Last Update 23 Mar 26
LION: Mnuchin Agreement And Higher Margins Will Support Future Earnings Power
Analysts have raised their price target on Lionsgate Studios to $11.06, attributing the revision to a modestly lower discount rate as well as slightly stronger projected profit margins and P/E assumptions.
What's in the News
- Scentbird launched a limited-time Twilight Eau de Parfum tied to Lionsgate's The Twilight Saga, using social-first storytelling, experiential sampling, and out-of-home ads to reach fans (Scentbird collaboration announcement).
- The Twilight perfume campaign features original cast members Ashley Greene and Jackson Rathbone and offers an integrated on-site experience on Scentbird that focuses on the franchise's mood and narrative (Scentbird collaboration announcement).

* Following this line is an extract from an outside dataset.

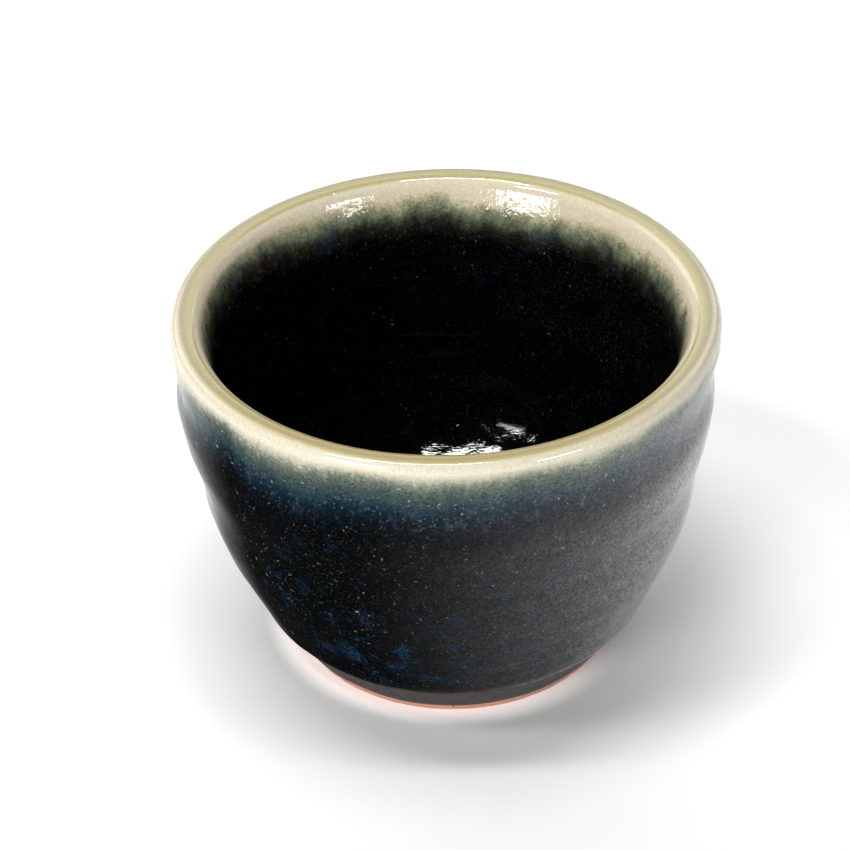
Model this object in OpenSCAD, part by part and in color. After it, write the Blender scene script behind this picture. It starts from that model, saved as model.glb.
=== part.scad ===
// Guinomi: a small wheel-thrown sake cup with a luted foot ring and three coats of glaze.
// The origin is on the table at the centre of the foot, and Z points up.

/* [Cup] */
// Diameter over the glazed lip
rim_d = 68; // [64:0.5:76]
// Height from the table to the crest of the lip
cup_h = 46.3; // [43:0.1:56]
// Thickness of the rolled lip, glaze included
lip_t = 3.4; // [3:0.1:4.4]
// Thickness of the wall below the lip, glaze included
wall_t = 4.6; // [3.8:0.1:5]
// Height over which the lip thickens inwards into the wall
bevel_h = 5; // [3:0.1:8]

/* [Outline of the wall] */
// Diameter where the wall leaves the turn above the foot
hip_d = 49.8; // [48:0.1:53]
// Height where the wall leaves the turn above the foot
hip_h = 6.7; // [6:0.1:9]
// Height of the turn itself, from its corner to the hip
hip_turn = 2.6; // [1.6:0.1:2.8]
// Diameter of the lower swelling
belly_d = 60.1; // [57:0.1:63]
// Height of the lower swelling
belly_h = 18.6; // [16:0.1:21]
// Diameter of the upper swelling
shoulder_d = 66.6; // [64:0.1:70]
// Drop from the crest of the lip to the upper swelling
shoulder_drop = 12.3; // [11:0.1:15]
// Diameter of the slight neck under the lip
neck_d = 66.5; // [64:0.1:70]
// Drop from the crest of the lip to the neck
neck_drop = 7.5; // [6:0.1:9]

/* [Throwing marks] */
// Depth of the finger groove between the two swellings
groove_depth = 0.5; // [0:0.05:0.9]
// Rise from the lower swelling to the middle of that groove
groove_rise = 6.8; // [5:0.1:9]
// Width of that groove
groove_w = 7; // [4:0.1:9]
// Height of one throwing ridge above the hollows beside it
ridge_depth = 0.14; // [0:0.02:0.4]
// Distance from one throwing ridge to the next
ridge_pitch = 5.2; // [4:0.1:8]

/* [Inside] */
// Height of the inner floor above the table, glaze included
floor_h = 7.8; // [7.2:0.1:9.5]
// Height over which the inner wall rounds into the floor
well_h = 16.5; // [12:0.5:20]

/* [Foot] */
// Diameter of the bare clay of the foot ring
foot_d = 42; // [40:0.1:43]
// Height of the foot ring up to the crease under the wall
foot_h = 3.45; // [3:0.05:4]
// Width of the foot ring from its outer to its inner side
foot_t = 4.4; // [3:0.1:6]
// Worn bevel at the edges that touch the table
foot_bevel = 0.4; // [0.2:0.05:0.8]
// How much the ring widens inwards towards its root
foot_draft = 0.7; // [0:0.1:1.4]
// Diameter of the low button that the trimming tool leaves under the floor
button_d = 9; // [5:0.5:14]
// Height of that button
button_h = 0.5; // [0.2:0.1:1]

/* [Glaze] */
// Thickness of the dark coats on the clay
glaze_t = 0.45; // [0.3:0.05:0.7]
// Thickness of the pale coat at the crest of the lip
pale_t = 0.22; // [0.1:0.02:0.28]
// How far the pale coat runs down outside from the crest
dip_out = 9; // [5:0.5:14]
// How far the pale coat runs down inside from the crest
dip_in = 9; // [5:0.5:14]
// Height of the bare clay line left above the table
bare_h = 1; // [0.8:0.05:1.6]

/* [Hidden] */
$fn = 96;

// How square the well inside and the lip are: 2 is an ellipse, and more is squarer
well_power_share = 2.4;
lip_power_share = 3;
// Share of the lip's rounding that lies above its inner edge
arris_share = 0.2;
// Numbers of points along each stretch of the outline
wall_rows = 44;
turn_rows = 5;
lip_rows = 20;
inner_rows = 24;
well_rows = 16;
button_rows = 6;

rim_r = rim_d / 2;
lip_r = lip_t / 2;
lip_h = cup_h - lip_r;
arris_h = cup_h - arris_share * lip_r;
crease_r = foot_d / 2 + glaze_t;
well_top = floor_h + well_h;
shoulder_h = cup_h - shoulder_drop;
neck_h = cup_h - neck_drop;
groove_h = belly_h + groove_rise;

// The wall passes through these levels, each given as its height and radius
levels = [
    [hip_h, hip_d / 2],
    [belly_h, belly_d / 2],
    [shoulder_h, shoulder_d / 2],
    [neck_h, neck_d / 2],
    [lip_h, rim_r]
];
last_level = len(levels) - 1;

// Rise of radius with height at each level, upright at the lip
function lean(i) =
    i == last_level ? 0
    : let (low = levels[max(i - 1, 0)], high = levels[i + 1])
      (high[1] - low[1]) / (high[0] - low[0]);

// Smooth curve between two levels
function span_r(i, z) =
    let (
        h = levels[i + 1][0] - levels[i][0],
        t = (z - levels[i][0]) / h,
        rise = t * t * (3 - 2 * t)
    )
    levels[i][1] * (1 - rise) + levels[i + 1][1] * rise
    + h * t * (1 - t) * ((1 - t) * lean(i) - t * lean(i + 1));

function level_under(z, i = 0) =
    i + 1 < last_level && z > levels[i + 1][0] ? level_under(z, i + 1) : i;

// Bell-shaped finger groove, and the throwing ridges, which fade out at the hip and at the lip
function groove(z) = groove_depth * exp(-pow(2 * (z - groove_h) / groove_w, 2));
function fade(z) = sin(180 * (z - hip_h) / (lip_h - hip_h));
function ridges(z) = ridge_depth / 2 * fade(z) * sin(360 * (z - hip_h) / ridge_pitch);

// Radius of the finished outer face at a height
function wall_r(z) = span_r(level_under(z), z) - groove(z) + ridges(z);

// Thickness of the wall at a height: it thickens inwards from the inner edge of the lip downwards
function thickness(z) =
    let (t = min(max((arris_h - z) / bevel_h, 0), 1))
    lip_t + (wall_t - lip_t) * t * (2 - t);

function along(low, high, i, n) = low + (high - low) * i / n;

// Outline of the finished cup, from the crease at the foot, over the lip, to the inner floor
crease = [crease_r, foot_h];
hip = [hip_d / 2, hip_h];
turn_corner = hip - hip_turn * [lean(0), 1];
turn_path = [
    for (i = [0 : turn_rows - 1])
        let (t = i / turn_rows)
        crease * (1 - t) * (1 - t) + turn_corner * 2 * t * (1 - t) + hip * t * t
];
wall_path = [
    for (i = [0 : wall_rows])
        let (z = along(hip_h, lip_h, i, wall_rows))
        [wall_r(z), z]
];
lip_path = [
    for (i = [1 : lip_rows - 1])
        let (
            a = along(0, 180, i, lip_rows),
            across = sign(cos(a)) * pow(abs(cos(a)), 2 / lip_power_share),
            z = lip_h + lip_r * pow(sin(a), 2 / lip_power_share),
            inner = across < 0 ? thickness(z) - lip_t : 0
        )
        [rim_r - lip_r + lip_r * across - inner, z]
];
inner_path = [
    for (i = [0 : inner_rows - 1])
        let (z = along(lip_h, well_top, i, inner_rows))
        [wall_r(z) - thickness(z), z]
];
well_path = [
    for (i = [0 : well_rows])
        let (
            a = along(90, 0, i, well_rows),
            z = well_top - well_h * pow(cos(a), 2 / well_power_share)
        )
        [(wall_r(max(z, hip_h)) - wall_t) * pow(sin(a), 2 / well_power_share), z]
];
face = concat(turn_path, wall_path, lip_path, inner_path, well_path);
face_end = len(face) - 1;
crest_i = turn_rows + wall_rows + lip_rows / 2;
crest_h = face[crest_i][1];

// Unit vector from each point of the outline into the clay
function inward(i) =
    i == face_end ? [0, -1]
    : let (
        ahead = face[i + 1] - face[max(i - 1, 0)],
        side = [-ahead[1], ahead[0]]
    )
    side / norm(side);

// Thickness of the pale coat at each point: full on the crest, nothing at its lower edges
function pale_depth(i) =
    let (
        reach = i < crest_i ? dip_out : dip_in,
        t = min((crest_h - face[i][1]) / reach, 1)
    )
    i > turn_rows + wall_rows + lip_rows + inner_rows ? 0 : pale_t * (1 - t * t);

under_pale = [for (i = [0 : face_end]) face[i] + inward(i) * pale_depth(i)];
clay_face = [for (i = [0 : face_end]) face[i] + inward(i) * (glaze_t + pale_depth(i))];

// Stretch of a path, and the same stretch run backwards
function part(path, from, to) = [for (i = [from : to]) path[i]];
function back(path, from, to) = [for (i = [to : -1 : from]) path[i]];

pale_out_i = max([for (i = [0 : crest_i]) if (pale_depth(i) == 0) i]);
pale_in_i = min([for (i = [crest_i : face_end]) if (pale_depth(i) == 0) i]);

foot_r = foot_d / 2;
foot_in_r = foot_r - foot_t;
root_in_r = foot_in_r - foot_draft;

// Thrown bowl of bare clay: floor, wall and the core of the lip
module clay_body()
    color("sienna")
        rotate_extrude()
            polygon(concat(
                [[0, foot_h - button_h]],
                [
                    for (i = [0 : button_rows])
                        let (a = along(0, 90, i, button_rows))
                        [button_d / 2 * (1 + sin(a)) / 2, foot_h - button_h * cos(a)]
                ],
                [[foot_r, foot_h]],
                clay_face
            ));

// Foot ring luted under the bowl, bevelled where it meets the table
module foot_ring()
    color("lightsalmon")
        rotate_extrude()
            polygon([
                [foot_in_r + foot_bevel, 0],
                [foot_r - foot_bevel, 0],
                [foot_r, foot_bevel],
                [foot_r, foot_h],
                [root_in_r, foot_h],
                [foot_in_r, foot_bevel]
            ]);

// Dark coat poured inside, from the crest of the lip to the middle of the floor
module inner_glaze()
    color([0.03, 0.04, 0.05])
        rotate_extrude()
            polygon(concat(
                part(under_pale, crest_i, face_end),
                back(clay_face, crest_i, face_end)
            ));

// Dark coat outside, from the crest down over the wall and the foot to the bare clay line
module outer_glaze()
    color([0.06, 0.12, 0.2])
        rotate_extrude()
            polygon(concat(
                [[foot_r, foot_h], [foot_r, bare_h], [crease_r, bare_h + glaze_t / 2]],
                part(under_pale, 0, crest_i),
                back(clay_face, 0, crest_i)
            ));

// Pale ash coat in which the lip was dipped, over the ends of both dark coats
module pale_rim_glaze()
    color([0.84, 0.82, 0.66])
        rotate_extrude()
            polygon(concat(
                part(face, pale_out_i, pale_in_i),
                back(under_pale, pale_out_i + 1, pale_in_i - 1)
            ));

clay_body();
foot_ring();
inner_glaze();
outer_glaze();
pale_rim_glaze();
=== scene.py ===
import math

import bpy
import numpy as np
from mathutils import Matrix, Vector


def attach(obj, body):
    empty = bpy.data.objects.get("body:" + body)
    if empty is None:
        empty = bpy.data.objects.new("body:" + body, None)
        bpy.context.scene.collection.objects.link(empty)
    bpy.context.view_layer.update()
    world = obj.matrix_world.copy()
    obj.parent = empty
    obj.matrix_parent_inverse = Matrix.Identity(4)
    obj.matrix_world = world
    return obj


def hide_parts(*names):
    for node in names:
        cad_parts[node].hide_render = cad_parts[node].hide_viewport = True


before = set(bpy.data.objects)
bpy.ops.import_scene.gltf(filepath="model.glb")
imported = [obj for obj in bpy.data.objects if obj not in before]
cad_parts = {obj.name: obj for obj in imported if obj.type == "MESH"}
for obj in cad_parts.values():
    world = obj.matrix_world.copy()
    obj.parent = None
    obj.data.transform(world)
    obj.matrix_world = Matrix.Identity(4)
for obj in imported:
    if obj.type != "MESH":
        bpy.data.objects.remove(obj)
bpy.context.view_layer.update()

MM = 0.001
TURN = 2 * math.pi


# Sizes, in millimetres

# Lip and wall. The lip is a little rounder than the solids', which widens the highlights on its near side.
RIM_R, CUP_H, LIP_T, WALL_T, BEVEL_H, LIP_POWER = 34.0, 46.3, 3.4, 4.6, 5.0, 2.6
ARRIS_SHARE = 0.2
LIP_R = LIP_T / 2
LIP_H = CUP_H - LIP_R
ARRIS_H = CUP_H - ARRIS_SHARE * LIP_R

# Radius and height of the turn above the foot, the two swellings and the neck under the lip
HIP_R, HIP_H, HIP_TURN = 24.9, 6.7, 2.6
BELLY_R, BELLY_H = 30.05, 18.6
SHOULDER_R, SHOULDER_H = 33.3, CUP_H - 12.3
NECK_R, NECK_H = 33.25, CUP_H - 7.5
LEVELS = [(HIP_H, HIP_R), (BELLY_H, BELLY_R), (SHOULDER_H, SHOULDER_R), (NECK_H, NECK_R), (LIP_H, RIM_R)]

# Finger groove between the swellings, and the throwing ridges
GROOVE_DEPTH, GROOVE_H, GROOVE_W = 0.5, BELLY_H + 6.8, 7.0
RIDGE_DEPTH, RIDGE_PITCH = 0.14, 5.2

# Well inside, foot ring, button under the floor, and coats
FLOOR_H, WELL_H, WELL_POWER = 7.8, 16.5, 2.4
WELL_TOP = FLOOR_H + WELL_H
FOOT_R, FOOT_H, FOOT_T, FOOT_BEVEL, FOOT_DRAFT = 21.0, 3.45, 4.4, 0.4, 0.7
FOOT_IN_R = FOOT_R - FOOT_T
BUTTON_R, BUTTON_H = 4.5, 0.5
GLAZE_T, PALE_T, PALE_REACH, BARE_H = 0.45, 0.22, 9.0, 1.0

# Attribute with the length along the face from the crest, above zero outside and below zero inside
RUN = "run"

# Numbers of points of the outline, and of columns and rows of the meshes
TURN_POINTS, WALL_POINTS, LIP_POINTS, INNER_POINTS, WELL_POINTS = 24, 400, 600, 200, 400
COLUMNS = 480
FOOT_ROWS, WALL_ROWS, LIP_ROWS, WELL_ROWS, BACK_ROWS = 12, 72, 34, 90, 40
BOWL_ROWS, BUTTON_ROWS, UNDER_ROWS = 160, 14, 70
TREAD_ROWS, SIDE_ROWS, ROOT_ROWS = 14, 10, 6

# Turns in degrees of the points that round the worn bevel, and the sharpest turn that is shaded smooth
BEVEL_TURNS = (-60, -30)
SHARP_ANGLE = math.radians(55)

ANGLE = np.linspace(0, TURN, COLUMNS, endpoint=False)[None, :]


# Profile of the cup

def smooth(t):
    """Smooth step from 0 to 1."""
    t = np.clip(t, 0, 1)
    return t * t * (3 - 2 * t)


def lean(i):
    """Rise of radius with height at a level, upright at the lip."""
    if i == len(LEVELS) - 1:
        return 0.0
    low, high = LEVELS[max(i - 1, 0)], LEVELS[i + 1]
    return (high[1] - low[1]) / (high[0] - low[0])


def wall_radius(z):
    """Radius of the outer face, with its finger groove and without the throwing ridges."""
    z = np.asarray(z, float)
    out = np.zeros_like(z)
    for i in range(len(LEVELS) - 1):
        (z0, r0), (z1, r1) = LEVELS[i], LEVELS[i + 1]
        h = z1 - z0
        t = (z - z0) / h
        rise = t * t * (3 - 2 * t)
        bend = h * t * (1 - t) * ((1 - t) * lean(i) - t * lean(i + 1))
        here = (z >= z0) if i else np.ones_like(z, bool)
        out = np.where(here, r0 * (1 - rise) + r1 * rise + bend, out)
    return out - GROOVE_DEPTH * np.exp(-((2 * (z - GROOVE_H) / GROOVE_W) ** 2))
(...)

- Lionsgate Studios reported that from October 1, 2025 to December 31, 2025, it repurchased 0 shares for US$0 under its ongoing buyback program, while total completed repurchases under the program stand at 16,558,996 shares for US$287.5 million since the 2007 authorization (Buyback tranche update).
- On January 26, 2026, Lionsgate expanded its board by one seat to add Steven Mnuchin as part of an agreement with him and Liberty 77 Capital LP that permits Liberty 77 to own up to 17.5% of the company's shares (Investor activism agreement).
- Under the same agreement, Steven Mnuchin and Liberty 77 Capital LP agreed to vote their 13% stake in favor of directors Mark H. Rachesky and Emily Fine, previously installed by 13.1% holder MHR Fund Management LLC (Investor activism agreement).
Valuation Changes
- Fair Value: $11.06 is unchanged, with no adjustment to the modeled intrinsic value per share.
- Discount Rate: lowered slightly from 12.33% to 11.87%, indicating a modestly reduced required return in the model.
- Revenue Growth: kept effectively the same at a 7.91% decline, with no material change to the top line outlook used in the valuation.
- Net Profit Margin: nudged higher from 10.31% to 10.51%, reflecting slightly stronger expected profitability on each dollar of revenue.
- Future P/E: trimmed modestly from 15.0x to 14.5x, implying a slightly lower valuation multiple applied to future earnings in the analysis.
Key Takeaways
- Franchise expansion across diverse media and platforms is boosting recurring revenue streams and increasing earnings visibility.
- Strategic partnerships, digital platform growth, and cost efficiencies are improving margins, reducing reliance on domestic markets, and supporting sustained profitability.
- Heavy dependence on unpredictable box office hits, rising costs, and larger competitors threatens Lionsgate's earnings stability, market share, and long-term margin resilience.
Catalysts
About Lionsgate Studios- Engages in diversified motion picture and television production and distribution businesses in the United States, Canada, and internationally.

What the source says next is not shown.